The Sessions de Ben Lewin (2012)

Les raisons de craindre, de fuir même, un film comme The Sessions ne manquent pas, et pourtant, plus que toutes les fois où on a déjà pu le dire pour des métrages en apparence plus évident, il faut aller à l’encontre de ses préjugés.

La source du film est un article du journaliste Mark O’Brien, victime de la Polio, paralysé sur son lit, et qui respire grâce à une machine artificielle, une sorte de sarcophage en fer à l’intérieur duquel il dort la nuit. Dans un article, Mark O’Brien a raconté comment il a été initié sexuellement, comment il est tombé amoureux aussi.

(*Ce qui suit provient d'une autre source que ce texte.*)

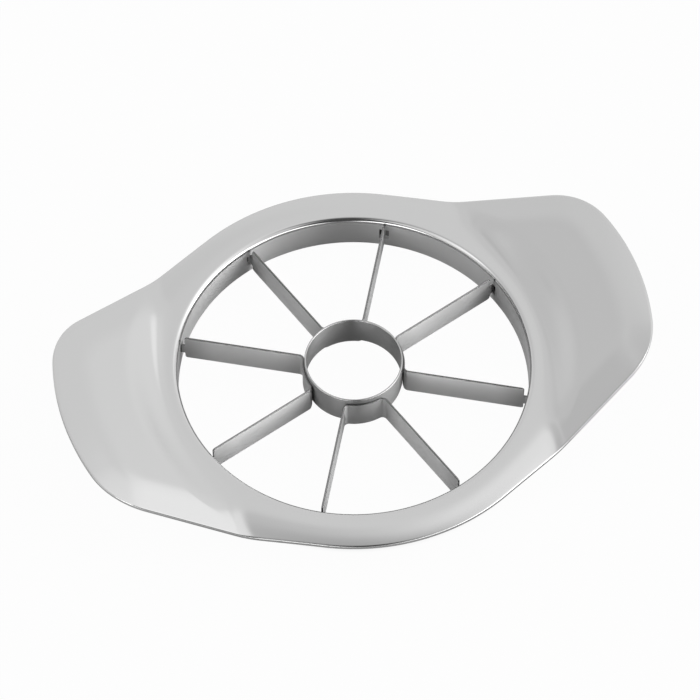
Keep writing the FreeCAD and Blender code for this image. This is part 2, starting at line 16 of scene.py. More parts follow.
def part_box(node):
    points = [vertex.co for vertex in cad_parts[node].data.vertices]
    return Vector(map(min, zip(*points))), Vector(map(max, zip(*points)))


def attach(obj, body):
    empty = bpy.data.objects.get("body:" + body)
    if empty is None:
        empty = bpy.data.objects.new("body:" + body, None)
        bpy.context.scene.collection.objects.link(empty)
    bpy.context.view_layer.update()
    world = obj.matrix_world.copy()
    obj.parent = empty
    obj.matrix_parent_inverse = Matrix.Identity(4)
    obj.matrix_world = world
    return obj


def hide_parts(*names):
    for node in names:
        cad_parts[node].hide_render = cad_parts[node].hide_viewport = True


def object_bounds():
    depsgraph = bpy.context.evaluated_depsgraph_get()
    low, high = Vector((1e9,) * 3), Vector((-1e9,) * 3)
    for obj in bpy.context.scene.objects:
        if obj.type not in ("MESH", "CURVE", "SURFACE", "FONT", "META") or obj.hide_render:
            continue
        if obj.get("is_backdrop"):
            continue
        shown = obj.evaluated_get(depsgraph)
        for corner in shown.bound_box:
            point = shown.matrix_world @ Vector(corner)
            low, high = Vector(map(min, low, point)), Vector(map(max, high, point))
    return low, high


bl_info = {
    "name": "Apple slicer",
    "version": (1, 0, 0),
    "blender": (4, 5, 0),
    "location": "View3D > Sidebar > Slicer",
    "description": "Builds a pressed steel apple slicer with its blades, finishes and studio",
    "category": "Add Mesh",
}

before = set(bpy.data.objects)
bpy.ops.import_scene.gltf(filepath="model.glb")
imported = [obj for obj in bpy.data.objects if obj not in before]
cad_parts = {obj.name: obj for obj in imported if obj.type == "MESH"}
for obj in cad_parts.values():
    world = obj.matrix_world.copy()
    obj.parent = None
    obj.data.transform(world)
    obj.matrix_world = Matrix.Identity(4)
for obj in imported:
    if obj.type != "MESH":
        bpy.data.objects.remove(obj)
CAD_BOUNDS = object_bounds()

MM = 0.001
FRAME_LOW, FRAME_HIGH = (Vector(corner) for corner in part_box("handle_frame"))
RING_LOW, RING_HIGH = (Vector(corner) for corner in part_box("core_ring"))
STRIP_LOW, STRIP_HIGH = (Vector(corner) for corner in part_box("blade_strip_1"))
STRIP_COUNT = 4
STRIP_NODES = [f"blade_strip_{number}" for number in range(1, STRIP_COUNT + 1)]
FULL_TURN = 2 * math.pi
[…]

Dans l’imaginaire collectif du monde des valides, l’idée qu’un homme lourdement handicapé, entièrement dépendant de personnes pour l’assister à chaque instant de sa vie, puisse envisager avoir une vie sexuelle parait peut-être incongrue. Et pourtant, au nom de quoi la notion de plaisir serait inaccessible à ces personnes ? Dans les faits, c’est sans doute majoritairement le cas. Le film de Ben Lewin, va contre cette idée, déjà parce qu’aux Etats-Unis, le métier de thérapeute sexuel existe, mais surtout parce que le personnage de Mark est hors du commun.

Mark est bien sûr conscient de la difficulté de son choix, est assailli de doutes et d’appréhensions bien légitimes, mais il affiche aussi une détermination assez exceptionnelle et nourrie par une douleur sentimentale qui l’a humilié et qu’il décide d’affronter.

The Sessions est un film précieux car il évite très brillamment les pièges dans lesquels on pourrait s’attendre à ce que le film tombe et qui sont les vraies raisons pour lesquels un tel film pourrait effrayer à priori le spectateur pas ou peu renseigné. Il est précieux car il ne verse jamais dans le misérabilisme, l’apitoiement, le glauque, ou le mélodrame à grosses ficelles ; ni dans l’onirisme à la Mar Adentro que l’on connait déjà.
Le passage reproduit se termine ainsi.